Rebecca: You enjoy shooting and just got your concealed weapons permit. That is quite an accomplishment. What started your interest in guns?
Blake: My interest in guns has always been there. I learned a lot about them in the Army. I carry a Glock Model 30 which is a sub compact .45
Rebecca: Do you own your guns for protection, sport or a combination?
Blake: The Glock is for protection. I refuse to be a victim because some nut decides to rob a store or even worse break in my house. My rifle is for fun. My shotgun is for doves. My family has a farm here in town so I like to go target shoot as well.
Rebecca: What is your favorite color?
Blake: Navy Blue. Always has been….don’t really know why.
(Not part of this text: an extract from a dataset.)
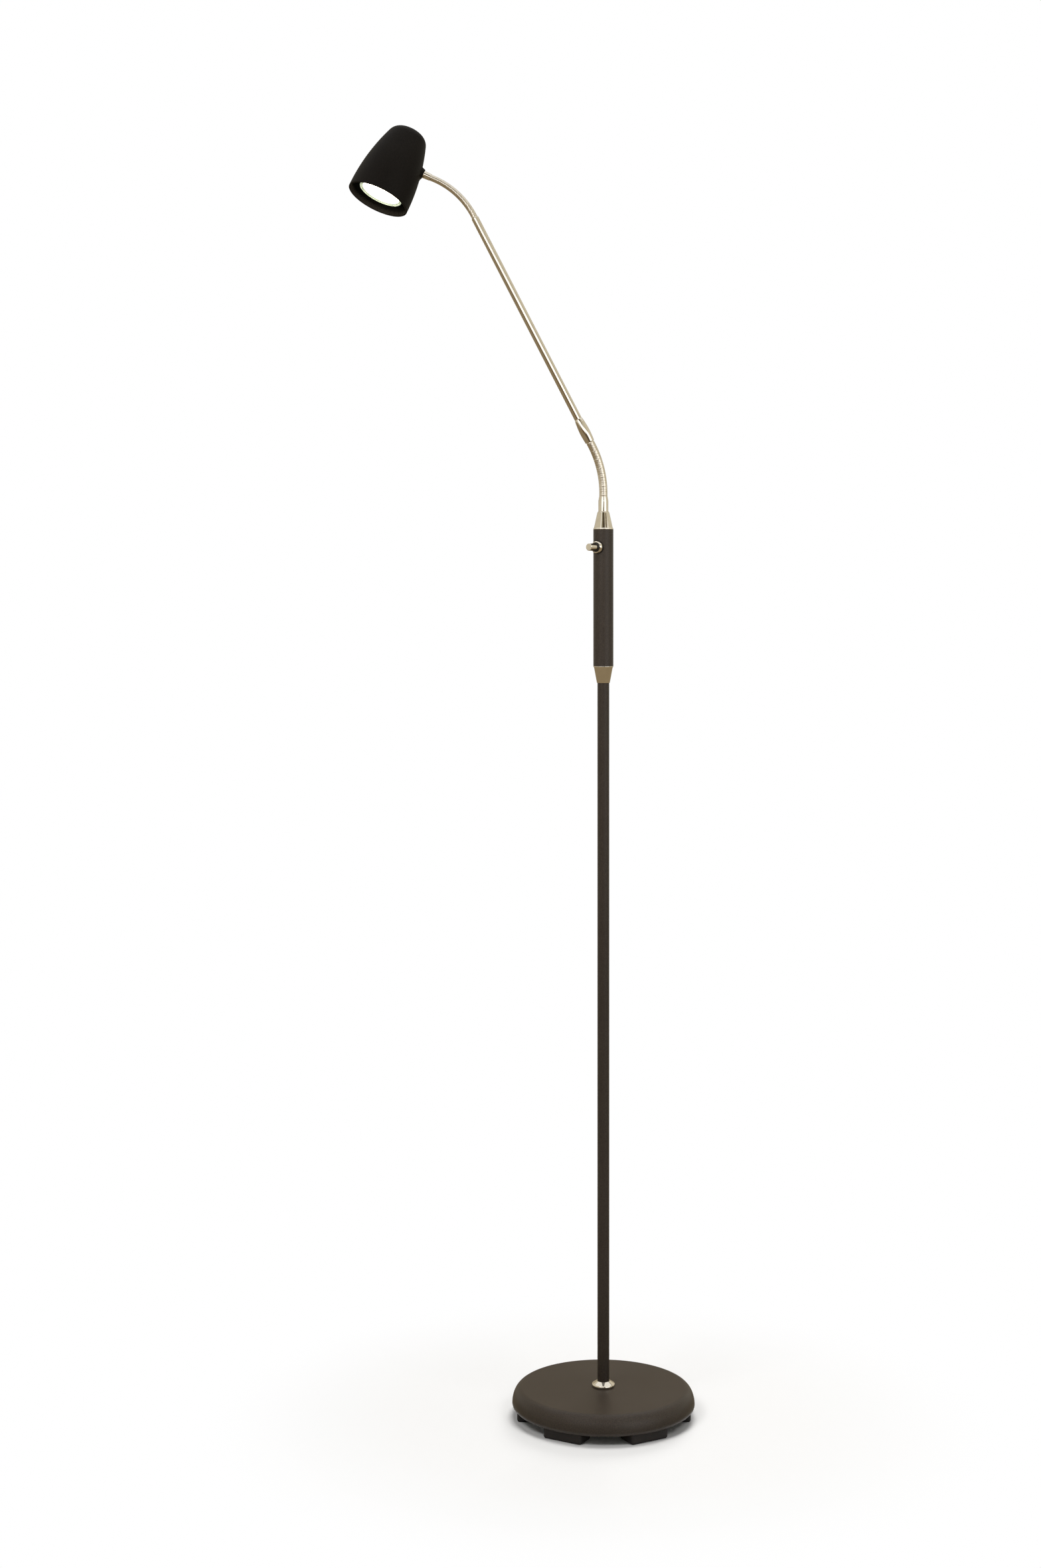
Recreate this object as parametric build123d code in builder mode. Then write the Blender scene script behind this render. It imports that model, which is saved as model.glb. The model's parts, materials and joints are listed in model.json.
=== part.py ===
from build123d import *
import os
from math import cos, radians, sin, sqrt

# Gooseneck reading floor lamp, in millimetres. Z is up and the origin lies on the floor
# under the pole. The arm leans towards -X, and the head turns its mouth a little to -Y.

# ---- Fits ----
tight = 0.02  # radial gap of parts that are pressed, glued or crimped together
fit = 0.06  # radial gap of threads and of parts that slide or turn
air = 0.3  # gap between parts that don't touch

# ---- Base ----
base_r = 100.0  # widest radius
base_widest_z = 14.5
base_rim = 11.0  # width of the rim's rounding, from the flat top to the widest ring
base_top_z = 32.2
base_lip_inset = 3.0  # of the cover's lower edge from the widest ring
base_under_radius = 5.0  # of the arc from the widest ring to the lower edge
cover_wall = 1.5
plate_wall = 2.0
weight_gap = 2.0  # between the weight's side and the cover's flat
pad_height = 10.8
pad_count = 6
pad_long = 46.0  # along the rim
pad_deep = 24.0  # towards the pole
pad_inset = 2.5  # of the pads' outer side from the cover's lower edge
pad_corner = 3.0
centre_pad_r = 14.0
pad_edge = 2.5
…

Rebecca: I know that you just went on a skiing trip, that sounds like a lot of fun. How often do you ski — what other hobbies do you have?
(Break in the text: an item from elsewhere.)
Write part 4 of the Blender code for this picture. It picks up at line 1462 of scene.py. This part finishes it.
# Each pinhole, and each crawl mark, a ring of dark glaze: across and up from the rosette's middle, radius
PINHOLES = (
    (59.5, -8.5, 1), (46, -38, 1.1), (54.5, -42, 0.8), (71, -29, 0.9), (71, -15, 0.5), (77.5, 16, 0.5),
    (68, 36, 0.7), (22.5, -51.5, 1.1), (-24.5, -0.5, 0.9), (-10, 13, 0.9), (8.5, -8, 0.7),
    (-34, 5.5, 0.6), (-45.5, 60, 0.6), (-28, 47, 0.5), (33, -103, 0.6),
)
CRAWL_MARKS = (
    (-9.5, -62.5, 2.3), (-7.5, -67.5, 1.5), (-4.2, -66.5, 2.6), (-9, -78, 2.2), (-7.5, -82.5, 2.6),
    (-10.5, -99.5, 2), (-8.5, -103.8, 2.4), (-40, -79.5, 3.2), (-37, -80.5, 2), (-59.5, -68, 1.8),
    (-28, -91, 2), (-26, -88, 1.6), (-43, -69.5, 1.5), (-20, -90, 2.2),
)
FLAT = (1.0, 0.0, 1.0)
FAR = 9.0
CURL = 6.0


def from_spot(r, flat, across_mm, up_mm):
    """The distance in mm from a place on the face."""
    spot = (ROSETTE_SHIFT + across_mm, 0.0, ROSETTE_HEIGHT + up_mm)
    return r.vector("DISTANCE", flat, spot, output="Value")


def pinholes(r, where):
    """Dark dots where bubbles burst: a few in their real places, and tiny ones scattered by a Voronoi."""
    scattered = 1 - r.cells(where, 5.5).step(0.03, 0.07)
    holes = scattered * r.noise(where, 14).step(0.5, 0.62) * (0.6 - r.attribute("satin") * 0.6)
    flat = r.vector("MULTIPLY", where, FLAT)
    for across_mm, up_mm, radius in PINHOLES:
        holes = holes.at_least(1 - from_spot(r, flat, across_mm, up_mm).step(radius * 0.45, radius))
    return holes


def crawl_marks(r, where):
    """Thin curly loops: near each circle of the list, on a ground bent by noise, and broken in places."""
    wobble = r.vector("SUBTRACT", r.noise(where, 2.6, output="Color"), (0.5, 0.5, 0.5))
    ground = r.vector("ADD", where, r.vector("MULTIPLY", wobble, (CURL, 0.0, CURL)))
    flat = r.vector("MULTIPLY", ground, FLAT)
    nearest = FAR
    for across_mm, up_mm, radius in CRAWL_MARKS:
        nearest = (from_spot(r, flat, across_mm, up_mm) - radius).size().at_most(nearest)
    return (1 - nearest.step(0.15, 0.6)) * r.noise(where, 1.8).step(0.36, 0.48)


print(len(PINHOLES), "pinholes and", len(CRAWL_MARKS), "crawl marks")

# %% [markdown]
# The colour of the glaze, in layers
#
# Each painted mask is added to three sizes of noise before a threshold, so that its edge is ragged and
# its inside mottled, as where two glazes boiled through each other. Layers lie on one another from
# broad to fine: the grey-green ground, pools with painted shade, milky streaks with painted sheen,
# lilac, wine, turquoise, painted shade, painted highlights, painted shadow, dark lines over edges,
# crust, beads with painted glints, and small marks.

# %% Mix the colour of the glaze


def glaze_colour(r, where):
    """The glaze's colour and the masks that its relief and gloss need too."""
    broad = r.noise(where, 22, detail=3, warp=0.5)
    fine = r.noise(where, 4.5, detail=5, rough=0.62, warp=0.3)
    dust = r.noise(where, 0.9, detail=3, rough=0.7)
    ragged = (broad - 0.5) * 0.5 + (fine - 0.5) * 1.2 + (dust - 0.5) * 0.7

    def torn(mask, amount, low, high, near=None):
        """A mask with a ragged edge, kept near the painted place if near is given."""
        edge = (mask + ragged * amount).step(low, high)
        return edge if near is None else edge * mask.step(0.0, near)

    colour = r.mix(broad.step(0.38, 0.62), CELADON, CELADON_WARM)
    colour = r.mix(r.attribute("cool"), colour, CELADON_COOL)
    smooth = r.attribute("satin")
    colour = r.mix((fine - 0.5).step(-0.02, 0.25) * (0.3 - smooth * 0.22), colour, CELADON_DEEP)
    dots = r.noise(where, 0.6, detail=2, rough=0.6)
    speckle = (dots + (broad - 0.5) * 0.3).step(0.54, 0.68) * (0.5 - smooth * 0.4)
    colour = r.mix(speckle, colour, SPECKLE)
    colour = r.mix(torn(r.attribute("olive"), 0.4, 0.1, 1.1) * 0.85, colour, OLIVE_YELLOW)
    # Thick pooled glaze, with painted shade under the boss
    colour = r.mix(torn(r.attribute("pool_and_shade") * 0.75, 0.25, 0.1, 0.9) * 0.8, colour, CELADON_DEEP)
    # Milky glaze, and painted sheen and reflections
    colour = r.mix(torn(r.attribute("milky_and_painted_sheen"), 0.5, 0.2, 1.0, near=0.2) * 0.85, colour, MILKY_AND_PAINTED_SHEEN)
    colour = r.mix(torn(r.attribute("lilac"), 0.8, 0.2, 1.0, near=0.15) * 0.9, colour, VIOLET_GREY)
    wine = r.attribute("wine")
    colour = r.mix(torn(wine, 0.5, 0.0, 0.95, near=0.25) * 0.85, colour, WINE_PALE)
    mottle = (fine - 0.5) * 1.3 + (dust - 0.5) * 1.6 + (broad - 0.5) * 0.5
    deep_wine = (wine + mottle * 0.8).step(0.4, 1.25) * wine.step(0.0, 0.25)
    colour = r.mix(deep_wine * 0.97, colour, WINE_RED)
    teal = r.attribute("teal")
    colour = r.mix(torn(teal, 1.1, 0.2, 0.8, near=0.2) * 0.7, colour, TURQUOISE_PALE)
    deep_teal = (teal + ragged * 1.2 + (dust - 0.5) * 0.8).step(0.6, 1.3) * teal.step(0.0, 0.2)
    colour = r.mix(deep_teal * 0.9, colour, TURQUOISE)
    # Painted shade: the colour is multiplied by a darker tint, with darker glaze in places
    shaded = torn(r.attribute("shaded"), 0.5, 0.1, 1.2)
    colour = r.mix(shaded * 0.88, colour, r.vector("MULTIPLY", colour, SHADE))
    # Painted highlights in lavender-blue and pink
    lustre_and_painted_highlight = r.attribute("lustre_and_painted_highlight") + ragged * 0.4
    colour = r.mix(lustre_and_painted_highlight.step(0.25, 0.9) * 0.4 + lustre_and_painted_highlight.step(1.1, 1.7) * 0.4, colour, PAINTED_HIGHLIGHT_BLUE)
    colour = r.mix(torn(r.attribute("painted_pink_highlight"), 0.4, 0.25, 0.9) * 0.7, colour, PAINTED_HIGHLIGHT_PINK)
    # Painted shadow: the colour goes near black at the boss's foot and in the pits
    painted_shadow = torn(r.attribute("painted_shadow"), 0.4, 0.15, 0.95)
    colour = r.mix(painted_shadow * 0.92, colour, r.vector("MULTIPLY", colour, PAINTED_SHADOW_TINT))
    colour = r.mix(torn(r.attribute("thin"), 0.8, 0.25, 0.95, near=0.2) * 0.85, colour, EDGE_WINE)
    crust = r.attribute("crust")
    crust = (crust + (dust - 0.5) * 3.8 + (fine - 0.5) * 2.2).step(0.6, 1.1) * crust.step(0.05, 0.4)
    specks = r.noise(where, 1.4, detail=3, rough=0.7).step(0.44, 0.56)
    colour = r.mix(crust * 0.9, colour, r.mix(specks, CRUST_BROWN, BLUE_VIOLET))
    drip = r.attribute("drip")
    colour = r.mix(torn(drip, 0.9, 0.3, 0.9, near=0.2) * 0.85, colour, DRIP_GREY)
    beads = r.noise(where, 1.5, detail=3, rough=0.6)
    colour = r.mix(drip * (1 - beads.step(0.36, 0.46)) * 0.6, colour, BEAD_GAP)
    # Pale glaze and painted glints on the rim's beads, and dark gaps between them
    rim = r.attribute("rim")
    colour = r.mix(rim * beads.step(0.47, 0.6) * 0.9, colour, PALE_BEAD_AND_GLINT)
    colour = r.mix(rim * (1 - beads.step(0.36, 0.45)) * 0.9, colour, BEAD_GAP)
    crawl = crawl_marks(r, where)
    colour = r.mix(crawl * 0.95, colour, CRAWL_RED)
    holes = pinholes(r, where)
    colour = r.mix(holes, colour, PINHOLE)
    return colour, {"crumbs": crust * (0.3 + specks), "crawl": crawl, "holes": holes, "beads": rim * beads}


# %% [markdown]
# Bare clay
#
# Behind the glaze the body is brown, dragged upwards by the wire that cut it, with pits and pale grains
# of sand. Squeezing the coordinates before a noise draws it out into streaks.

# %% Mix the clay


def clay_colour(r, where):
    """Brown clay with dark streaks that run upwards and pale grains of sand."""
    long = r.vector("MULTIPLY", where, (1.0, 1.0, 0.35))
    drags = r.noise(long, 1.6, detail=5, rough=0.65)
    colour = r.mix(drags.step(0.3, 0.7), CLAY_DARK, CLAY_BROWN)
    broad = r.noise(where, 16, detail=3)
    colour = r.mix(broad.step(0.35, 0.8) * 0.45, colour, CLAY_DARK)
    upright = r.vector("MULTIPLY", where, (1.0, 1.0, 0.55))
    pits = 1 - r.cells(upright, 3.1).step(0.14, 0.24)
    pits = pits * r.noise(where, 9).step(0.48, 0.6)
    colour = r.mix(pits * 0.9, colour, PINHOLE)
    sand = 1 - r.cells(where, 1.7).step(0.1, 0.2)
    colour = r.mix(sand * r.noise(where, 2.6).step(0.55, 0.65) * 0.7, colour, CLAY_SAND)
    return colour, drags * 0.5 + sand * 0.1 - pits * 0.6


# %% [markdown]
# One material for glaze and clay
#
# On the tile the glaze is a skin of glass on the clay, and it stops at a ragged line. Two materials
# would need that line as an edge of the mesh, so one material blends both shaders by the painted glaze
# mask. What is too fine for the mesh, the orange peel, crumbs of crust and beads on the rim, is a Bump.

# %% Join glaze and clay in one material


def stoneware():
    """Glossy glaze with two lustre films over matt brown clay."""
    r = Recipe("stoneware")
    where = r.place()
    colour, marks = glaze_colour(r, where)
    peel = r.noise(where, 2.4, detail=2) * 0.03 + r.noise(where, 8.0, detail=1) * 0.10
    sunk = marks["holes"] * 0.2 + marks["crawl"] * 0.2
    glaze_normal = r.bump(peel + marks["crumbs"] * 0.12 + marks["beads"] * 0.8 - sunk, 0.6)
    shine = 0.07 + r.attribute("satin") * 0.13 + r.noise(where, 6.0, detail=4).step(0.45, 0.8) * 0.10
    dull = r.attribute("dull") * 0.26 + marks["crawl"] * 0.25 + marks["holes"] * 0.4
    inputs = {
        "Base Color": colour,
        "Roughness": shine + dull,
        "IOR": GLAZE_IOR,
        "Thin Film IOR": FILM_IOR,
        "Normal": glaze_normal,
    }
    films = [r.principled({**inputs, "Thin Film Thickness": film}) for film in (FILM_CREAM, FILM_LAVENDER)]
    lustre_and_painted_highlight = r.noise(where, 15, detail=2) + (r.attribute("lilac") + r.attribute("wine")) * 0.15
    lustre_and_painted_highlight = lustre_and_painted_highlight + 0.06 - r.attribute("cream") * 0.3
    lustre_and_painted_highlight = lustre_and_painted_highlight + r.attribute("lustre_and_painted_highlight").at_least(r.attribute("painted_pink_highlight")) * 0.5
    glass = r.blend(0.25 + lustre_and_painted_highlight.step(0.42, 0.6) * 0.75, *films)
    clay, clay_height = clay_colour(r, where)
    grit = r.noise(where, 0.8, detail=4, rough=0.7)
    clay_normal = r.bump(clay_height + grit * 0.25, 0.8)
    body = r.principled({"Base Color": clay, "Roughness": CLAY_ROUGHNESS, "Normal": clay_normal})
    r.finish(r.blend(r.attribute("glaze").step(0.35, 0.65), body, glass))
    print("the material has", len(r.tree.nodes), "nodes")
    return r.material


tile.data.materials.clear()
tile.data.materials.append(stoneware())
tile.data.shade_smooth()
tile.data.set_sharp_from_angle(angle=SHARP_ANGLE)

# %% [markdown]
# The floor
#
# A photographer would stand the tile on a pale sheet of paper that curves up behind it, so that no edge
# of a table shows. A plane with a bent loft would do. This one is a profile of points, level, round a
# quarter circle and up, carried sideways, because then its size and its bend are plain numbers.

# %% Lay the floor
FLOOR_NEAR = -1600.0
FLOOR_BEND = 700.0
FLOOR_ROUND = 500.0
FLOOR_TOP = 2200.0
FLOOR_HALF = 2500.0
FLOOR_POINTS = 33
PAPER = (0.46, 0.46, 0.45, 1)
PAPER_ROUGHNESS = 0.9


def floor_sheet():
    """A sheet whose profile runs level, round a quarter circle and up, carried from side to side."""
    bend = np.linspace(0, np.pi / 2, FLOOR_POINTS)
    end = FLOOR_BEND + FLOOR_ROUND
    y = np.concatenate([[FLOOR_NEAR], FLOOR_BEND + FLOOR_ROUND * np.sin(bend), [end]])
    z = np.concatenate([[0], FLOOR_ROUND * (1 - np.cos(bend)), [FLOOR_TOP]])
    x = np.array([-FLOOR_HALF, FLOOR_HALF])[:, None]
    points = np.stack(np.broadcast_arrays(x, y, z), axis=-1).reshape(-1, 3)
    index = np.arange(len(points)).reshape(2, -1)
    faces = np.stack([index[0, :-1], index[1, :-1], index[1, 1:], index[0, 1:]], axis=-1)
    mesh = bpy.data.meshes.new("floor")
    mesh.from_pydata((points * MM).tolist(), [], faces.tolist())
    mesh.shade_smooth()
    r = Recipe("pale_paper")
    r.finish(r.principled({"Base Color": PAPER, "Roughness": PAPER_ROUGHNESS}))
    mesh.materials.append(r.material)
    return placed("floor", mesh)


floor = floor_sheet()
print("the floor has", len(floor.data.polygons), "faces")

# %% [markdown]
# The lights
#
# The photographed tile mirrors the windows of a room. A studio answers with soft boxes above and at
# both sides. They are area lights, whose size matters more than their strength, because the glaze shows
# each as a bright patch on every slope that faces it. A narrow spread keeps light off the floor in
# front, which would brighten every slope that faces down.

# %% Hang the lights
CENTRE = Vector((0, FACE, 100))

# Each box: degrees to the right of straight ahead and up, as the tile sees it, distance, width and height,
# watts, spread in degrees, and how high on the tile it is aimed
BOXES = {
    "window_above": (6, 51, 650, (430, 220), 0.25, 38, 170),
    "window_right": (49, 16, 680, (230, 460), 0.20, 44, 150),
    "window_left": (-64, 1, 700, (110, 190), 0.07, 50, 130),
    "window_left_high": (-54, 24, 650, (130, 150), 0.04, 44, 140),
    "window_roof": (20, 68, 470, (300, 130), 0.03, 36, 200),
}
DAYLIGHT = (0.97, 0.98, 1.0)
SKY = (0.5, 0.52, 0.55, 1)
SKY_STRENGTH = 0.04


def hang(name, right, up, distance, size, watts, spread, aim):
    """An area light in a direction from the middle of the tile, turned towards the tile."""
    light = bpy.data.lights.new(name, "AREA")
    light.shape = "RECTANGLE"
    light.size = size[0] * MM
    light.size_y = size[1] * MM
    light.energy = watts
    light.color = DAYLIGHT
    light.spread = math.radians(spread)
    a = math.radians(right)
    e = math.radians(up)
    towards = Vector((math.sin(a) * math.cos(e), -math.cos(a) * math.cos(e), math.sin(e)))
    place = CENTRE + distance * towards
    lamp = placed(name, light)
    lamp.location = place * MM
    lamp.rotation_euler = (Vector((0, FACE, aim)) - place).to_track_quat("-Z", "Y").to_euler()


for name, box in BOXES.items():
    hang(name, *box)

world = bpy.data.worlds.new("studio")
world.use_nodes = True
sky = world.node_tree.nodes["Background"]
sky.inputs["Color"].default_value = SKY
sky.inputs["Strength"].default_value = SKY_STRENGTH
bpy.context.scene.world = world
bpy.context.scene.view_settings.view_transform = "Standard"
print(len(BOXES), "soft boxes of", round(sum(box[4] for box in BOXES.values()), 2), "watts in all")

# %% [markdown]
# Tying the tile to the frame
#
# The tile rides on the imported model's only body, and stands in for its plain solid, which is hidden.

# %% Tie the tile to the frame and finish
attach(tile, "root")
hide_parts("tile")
Blake: Yeah we just got back from Lake Tahoe, CA. It’s a yearly trip and its awesome! My wife is not a fan of skiing so it has turned into a guys trip. Me, my dad, my brother, and a bunch of friends. After skiing out there for 4 or 5 days a year, I don’t have an interest in skiing over here. That sounds so snobby and I apologize for that 🙂 Other hobbies? Used to surf a lot but that can’t happen too much in the upstate. I love watching NHB tapes. I also have a Playstation 2 addiction. (Madden and Basketball) My wife hates it. I also am into card tricks….sleight of hand stuff….close up street magic. Big fan of Ellusionist.com
Rebecca: Your interest in slight of hand, magic tricks… this is very interesting. Do you ever perform? say for kid’s parties or anything like that?
Blake: No I don’t perform for any organized parties or anything but I usually do them everyday for people. Most people in the office ask me to do one every day. I don’t really know why I have an interest in that….I guess it sounds kinda silly???!! Actually, I like peoples reaction after it’s over. The “Whoa how in the world did you do that?” really is funny to me. My wife probably thinks it is dumb because 1) she knows how I do it. 2) I make her watch me over and over and over. It’s neat though……it gives me something to do.
Rebecca: You’ll have to show me some of those tricks sometime. I have always been a fan of the mysterious. Is there anything else that you would like to share?
Blake: Yeah if anyone wants to train in the Anderson area, let me know. Reach me via email at firstname.lastname@example.org
Rebecca: Thank you so much for your time Blake. Watching you at the last tournament, I know you will go far. This year competing as a novice, you will not be going for a title belt at the end of the year, but I KNOW that the other grapplers will have to look out for you next year!!! See you on May 4th at the next ISCF tournament and best of luck with your goals in NHB.